During his tour of 50 missions, Warren destroyed more than 50 vehicles.
“I directed the plane over the target, gave control directions, aimed the bombs and released them,” he said.
The B-26 Night Intruder carried six 500-pounders internally and two on each wing.
“We also did strafing at night,” he recalled. “I would call out the altitude and warn the pilot to pull up so we wouldn’t hit any mountains. We got hit quite a few times but were never shot down. Sometimes I even had three missions in one day. With no briefing, they’d just give you paperwork and you’d go right back out. ”
Warren’s final mission, number 50, was on July 22, 1953. Five days later, the war ended. Warren also served in Vietnam, totaling 123 missions.
Warren’s flying career was highlighted by being selected as the navigator on the first C-141 to fly into Gia Lam Airbase in Hanoi, North Vietnam, to return the first group of POWs to Clark AB in the Philippines.
On Feb. 12, 1973, Maj. James Marrott commanded aircraft 60177, call sign “Homecoming One.” Warren said once on the ground at Gia Lam, they were instructed to “cock the aircraft,” and be ready for immediate takeoff once the ex POWs were aboard.
“When we were taxiing out, one of the passengers asked me to tell him when we were three miles out (in international waters). I told him, ‘Don’t worry, you’re going home today.’ We left the cockpit door open, and when we rotated off that runway, the loudest roar of joy came up from the cabin. I can still hear it today,” Warren reminisced with a smile.
His friend of many years, Maj. Fred V. Cherry, was also aboard the rescue craft. Cherry, an Air Force F-105 fighter pilot, had been shot down in October 1965 and was a POW for seven years and five months.
“Twenty minutes into the flight, Cherry walked by the cockpit and saw me. We hugged each other for about five minutes,” Warren said.
During a CNN interview on May 12, 2004, Cherry was asked about a photo taken on the “Hanoi Taxi,” in which Warren is lighting a cigarette for him. Cherry explained that he didn’t initially know that Warren was on the plane.
“He was the navigator for the flight,” he explained. “He didn’t know what psychological condition I might be in, so he got the word to me quietly that he was in the cockpit. I remembered him very well.”
Being navigator of such a historic flight is one of Warren’s fondest memories.
“My flight jacket, flight suit and cap from that mission are in an enclosed glass case at the Air Force museum,” he said. “In the background is a huge blowup of that photo.”
After 35 years of service, Lt. Col. James Warren retired from the Air Force on Nov. 1, 1978.
A dream comes true
When Warren read “The Air Force Integrates,” by Col. Alan Gropman, he was encouraged by the documents Gropman had used. It renewed his hopes of convincing the Air Force board for the corrections of records to remove the reprimands on his records, as well as the other airmen. Warren also sought to fulfill another dream: to completely and accurately tell the story of the mutiny at Freeman Field.

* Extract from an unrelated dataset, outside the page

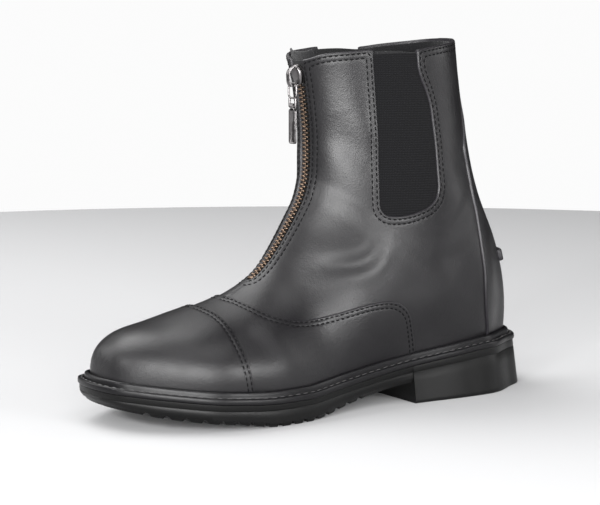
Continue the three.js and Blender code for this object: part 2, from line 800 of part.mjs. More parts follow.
function placket() {
  const under = leather + tapeThickness + 2 * gap;
  const sheet = form(-under).subtract(form(-under - placketThickness, belowFeather));
  const strip = zipStrip(() => placketWidth / 2, headroom, zipLength + 10);
  return sheet.intersect(strip).intersect(belowCollar(placketRise));
}

function zipTeeth() {
  const start = sliderDrop + sliderLength / 2 + gap;
  const count = 2 * Math.round((zipLength - start) / toothPitch);
  const middle = chainThickness / 2 - leather;
  const rings = Array.from({ length: count + 1 }, (_, i) => {
    const frame = frontFrame(THREE.MathUtils.lerp(start, zipLength - bottomStop, i / count));
    const wide = chainWidth / 2;
    const narrow = wide - 1.1;
    const left = -(i % 2 ? wide : narrow);
    const right = i % 2 ? narrow : wide;
    return [
      [left, -1],
      [right, -1],
      [right, 1],
      [left, 1],
    ].map(([x, side]) => inFrame(frame, x, 0, middle + (side * chainThickness) / 2));
  });
  return tube(rings);
}

// The slider: a shield-shaped body round the chain, with a bail that carries the ring.
function zipSlider() {
  const half = sliderWidth / 2;
  const end = sliderLength / 2;
  const shield = new THREE.Shape();
  shield.moveTo(-0.62 * half, -end);
  shield.lineTo(0.62 * half, -end);
  shield.quadraticCurveTo(0.8 * half, -0.2 * end, half, 0.25 * end);
  shield.quadraticCurveTo(half, 0.95 * end, 0.35 * half, end);
  shield.lineTo(-0.35 * half, end);
  shield.quadraticCurveTo(-half, 0.95 * end, -half, 0.25 * end);
  shield.quadraticCurveTo(-0.8 * half, -0.2 * end, -0.62 * half, -end);
  const depth = { depth: sliderThickness, bevelEnabled: false, curveSegments: 4 };
  const body = new THREE.ExtrudeGeometry(shield, depth).translate(0, 0, gap / 2 - leather);
  const arch = new THREE.Shape();
  arch.moveTo(-bailLength / 2, 0);
  arch.lineTo(bailLength / 2, 0);
  arch.quadraticCurveTo(0.5 * bailLength, 0.72 * bailRise, 0.26 * bailLength, 0.88 * bailRise);
  arch.lineTo(-0.3 * bailLength, bailRise);
  arch.quadraticCurveTo(-0.5 * bailLength, bailRise, -bailLength / 2, 0.7 * bailRise);
  const hole = new THREE.Path();
  hole.moveTo(-0.41 * bailLength, 0.28 * bailRise);
  hole.lineTo(0.3 * bailLength, 0.28 * bailRise);
  hole.quadraticCurveTo(0.3 * bailLength, 0.66 * bailRise, 0.15 * bailLength, 0.72 * bailRise);
  hole.lineTo(-0.3 * bailLength, 0.82 * bailRise);
  hole.quadraticCurveTo(-0.41 * bailLength, 0.8 * bailRise, -0.41 * bailLength, 0.6 * bailRise);
  arch.holes.push(hole);
  const bail = new THREE.ExtrudeGeometry(arch, { depth: bailWidth, bevelEnabled: false, curveSegments: 4 });
  bail.applyMatrix4(sideways).translate(-bailWidth / 2, 0, sliderThickness - leather - gap);
  return solidOf(body.applyMatrix4(sliderFrame)).add(solidOf(bail.applyMatrix4(sliderFrame)));
}

// The ring hangs from the bail: a wire loop with two arms down to the tab's pin.
function zipRing() {
  const across = (ringWidth - ringWire) / 2;
  const down = ringLength - ringWire;
  const round = ringWire * 2;
  const corners = [
    [across, 0, -1, 1],
    [across, -down, 1, 1],
    [-across, -down, 1, -1],
    [-across, 0, -1, -1],
  ];
  const path = new THREE.CurvePath();
  const at = (x, z) => new THREE.Vector3(x, 0, z);
  const turns = corners.map(([x, z, up, side]) => {
    const level = at(x - side * round, z);
    const upright = at(x, z + up * round);
    const order = up * side < 0 ? [level, upright] : [upright, level];
    return [order[0], at(x, z), order[1]];
  });
  turns.forEach((turn, i) => {
    path.add(new THREE.QuadraticBezierCurve3(...turn));
    path.add(new THREE.LineCurve3(turn[2], turns[(i + 1) % turns.length][0]));
  });
  const loop = new THREE.TubeGeometry(path, 32, ringWire / 2, 6, true);
  let solid = solidOf(loop);
  const reach = hingeDrop + armEnd - down;
  for (const side of [-1, 1]) {
    const arm = new THREE.BoxGeometry(armWidth, armWidth, reach);
    arm.translate((side * (tabWidth - gap)) / 2, 0, -down - reach / 2);
    solid = solid.add(solidOf(arm));
  }
  const pin = new THREE.CylinderGeometry(pinDiameter / 2, pinDiameter / 2, tabWidth - gap, 8);
  solid = solid.add(solidOf(pin.rotateZ(Math.PI / 2).translate(0, 0, -hingeDrop)));
  return solid.translate(ringPivot.toArray());
}

function zipTab() {
  const half = tabWidth / 2;
  const top = -knuckle - gap;
  const plate = new THREE.Shape();
  const corner = tabWidth / 5;
  plate.moveTo(-half, top);
  plate.lineTo(-half, top - tabLength + corner);
  plate.quadraticCurveTo(-half, top - tabLength, corner - half, top - tabLength);
  plate.lineTo(half - corner, top - tabLength);
  plate.quadraticCurveTo(half, top - tabLength, half, top - tabLength + corner);
  plate.lineTo(half, top);
  const settings = { depth: tabThickness, bevelEnabled: false, curveSegments: 4 };
  const blade = new THREE.ExtrudeGeometry(plate, settings);
  blade.translate(0, 0, -tabThickness / 2).rotateX(Math.PI / 2);
  const width = tabWidth - 2 * armWidth - 2 * gap;
  const barrel = new THREE.CylinderGeometry(knuckle, knuckle, width, 12).rotateZ(Math.PI / 2);
  const neck = new THREE.BoxGeometry(width, tabThickness, 2 * knuckle).translate(0, 0, -knuckle);
  const bore = new THREE.CylinderGeometry(pinDiameter / 2 + gap, pinDiameter / 2 + gap, tabWidth, 12);
  const body = solidOf(blade).add(solidOf(barrel)).add(solidOf(neck));
  const solid = body.subtract(solidOf(bore.rotateZ(Math.PI / 2)));
  return solid.translate(ringPivot.x, ringPivot.y, ringPivot.z - hingeDrop);
}

const materials = {
  rubber: new THREE.MeshStandardMaterial({ color: 0x1c1a1b, roughness: 0.72, metalness: 0 }),
  welt: new THREE.MeshStandardMaterial({ color: 0x232024, roughness: 0.6, metalness: 0 }),
  board: new THREE.MeshStandardMaterial({ color: 0x1b1a1c, roughness: 0.9, metalness: 0 }),
  leather: new THREE.MeshStandardMaterial({ color: 0x2b282e, roughness: 0.45, metalness: 0 }),
  elastic: new THREE.MeshStandardMaterial({ color: 0x1d1c21, roughness: 0.85, metalness: 0 }),
  tape: new THREE.MeshStandardMaterial({ color: 0x17161a, roughness: 0.9, metalness: 0 }),
  brass: new THREE.MeshStandardMaterial({ color: 0x6d5a48, roughness: 0.4, metalness: 1 }),
  nickel: new THREE.MeshStandardMaterial({ color: 0xa3a3a8, roughness: 0.3, metalness: 1 }),
};

const boot = new THREE.Group();

function add(name, solid, material) {
  const mesh = solid.getMesh();
  const geometry = new THREE.BufferGeometry();
  geometry.setAttribute("position", new THREE.BufferAttribute(mesh.vertProperties, 3));
  geometry.setIndex(new THREE.BufferAttribute(mesh.triVerts, 1));
  geometry.computeVertexNormals();
  const piece = new THREE.Mesh(geometry, material.clone());
  piece.name = name;
  boot.add(piece);
}

add("outsole", outsole(), materials.rubber);
add("heel_block", heelBlock(), materials.rubber);
add("welt", welt(), materials.welt);
add("insole", insole(), materials.board);
add("upper", upper(), materials.leather);
add("toe_cap", toeCap(), materials.leather);
add("back_stay", backStay(), materials.leather);
add("gore_lateral", gore(1), materials.elastic);
add("gore_medial", gore(-1), materials.elastic);
add("spur_rest", spurRest(), materials.leather);
add("zip_tape", zipTape(), materials.tape);
add("zip_placket", placket(), materials.leather);
add("zip_teeth", zipTeeth(), materials.brass);
add("zip_slider", zipSlider(), materials.nickel);
add("zip_ring", zipRing(), materials.nickel);
add("zip_tab", zipTab(), materials.nickel);

// The origin lies under the middle of the boot.
const extent = new THREE.Box3().setFromObject(boot);
const middle = extent.getCenter(new THREE.Vector3());
boot.children.forEach((piece) => piece.geometry.translate(-middle.x, -middle.y, -extent.min.z));

export default boot;
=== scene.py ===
# Left paddock boot in black leather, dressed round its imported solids.
# Everything is worked out in millimetres in the last's own frame: toe towards -Y, wearer's left +X.
import math

import bmesh
import bpy
import numpy as np
from mathutils import Matrix, Vector
from mathutils.geometry import delaunay_2d_cdt


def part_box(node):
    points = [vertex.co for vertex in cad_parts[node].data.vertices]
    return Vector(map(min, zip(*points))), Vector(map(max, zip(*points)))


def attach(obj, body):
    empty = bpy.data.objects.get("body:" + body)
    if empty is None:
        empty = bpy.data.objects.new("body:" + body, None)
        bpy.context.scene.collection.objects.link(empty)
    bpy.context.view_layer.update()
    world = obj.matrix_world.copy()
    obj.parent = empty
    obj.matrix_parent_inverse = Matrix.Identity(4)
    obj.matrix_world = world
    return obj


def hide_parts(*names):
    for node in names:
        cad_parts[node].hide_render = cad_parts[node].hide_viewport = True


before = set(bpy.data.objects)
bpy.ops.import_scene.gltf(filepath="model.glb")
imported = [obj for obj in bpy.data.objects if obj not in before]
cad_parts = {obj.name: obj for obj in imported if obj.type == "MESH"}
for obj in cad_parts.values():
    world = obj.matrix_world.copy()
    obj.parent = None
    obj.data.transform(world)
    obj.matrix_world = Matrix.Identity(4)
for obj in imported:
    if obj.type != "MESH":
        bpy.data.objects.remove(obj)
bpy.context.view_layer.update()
bpy.ops.object.select_all(action="DESELECT")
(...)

For three years, he researched, wrote and rewrote his manuscript.
“I would get tired and quit writing,” he admitted. “I was so angry. I tried to get the reader as angry as I was. That ruined the story. My wife suggested that I simply just tell the story.”
“The Tuskegee Airmen Mutiny at Freeman Field” was published in July 1995.
“At that time, I wrote to the board and made my request for the removal of my reprimand from my records,” he said. “I also wrote the assistant secretary of the Air Force, Rodney Coleman, and requested his assistance.”
On Aug. 12, 1995, at the Tuskegee Airmen Annual National Convention, held in Atlanta, Warren and his fellow officers were vindicated. With Warren in attendance, Coleman announced that all the arrested officers would have the reprimands removed from their records, provided they submit Air Force form DD-149.
The Air Force also set aside the court martial against Terry. Air Force Chief of Staff Gen. Ronald Fogleman presented the official document to Warren. The audience cheered and many were brought to tears. Warren, emotional and victorious, pumped his fist triumphantly.
“Emotionally, it meant a great deal,” he recalled. “I accomplished something everybody said I couldn’t do. It was more than an incident, more than just going into the officer’s club. We were the first group to challenge a major department of the U.S. government on civil rights.”
Still flying high
In his career, Warren was awarded the Distinguished Flying Cross with two oak leaf clusters, the Air Medal with 11 OLCs, and the Meritorious Service Medal with three OLCs.
On May 6, he attended a special event at Wright Patterson AFB in Ohio. More than 200 former POWs were there to witness the retirement of the C-141. Warren took one last flight at his navigation station.
In public and privately, Warren is friendly, candid and informed. A seasoned storyteller, he combines fact, humor, wit and passion to inspire and motivate audiences, large or small. On August 21, at the Great American Ball Park in Cincinnati, he threw out the ceremonial first pitch before the scheduled game between the Reds and Astros. For two weeks prior to throwing the pitch, he practiced in his backyard. In high school and after WWII, he played baseball, sometimes as a pitcher, but primarily as a catcher. With his pride on the line, his pitch passed home plate and he received a standing ovation.
The Warrens live in Vacaville, Calif., where he is currently writing his autobiography. When Warren was reading Debow’s article, little did he know how well he would follow in his footsteps. At age 83 and going strong, he’s a great example of the power of self-reliance and the resilience of the human spirit.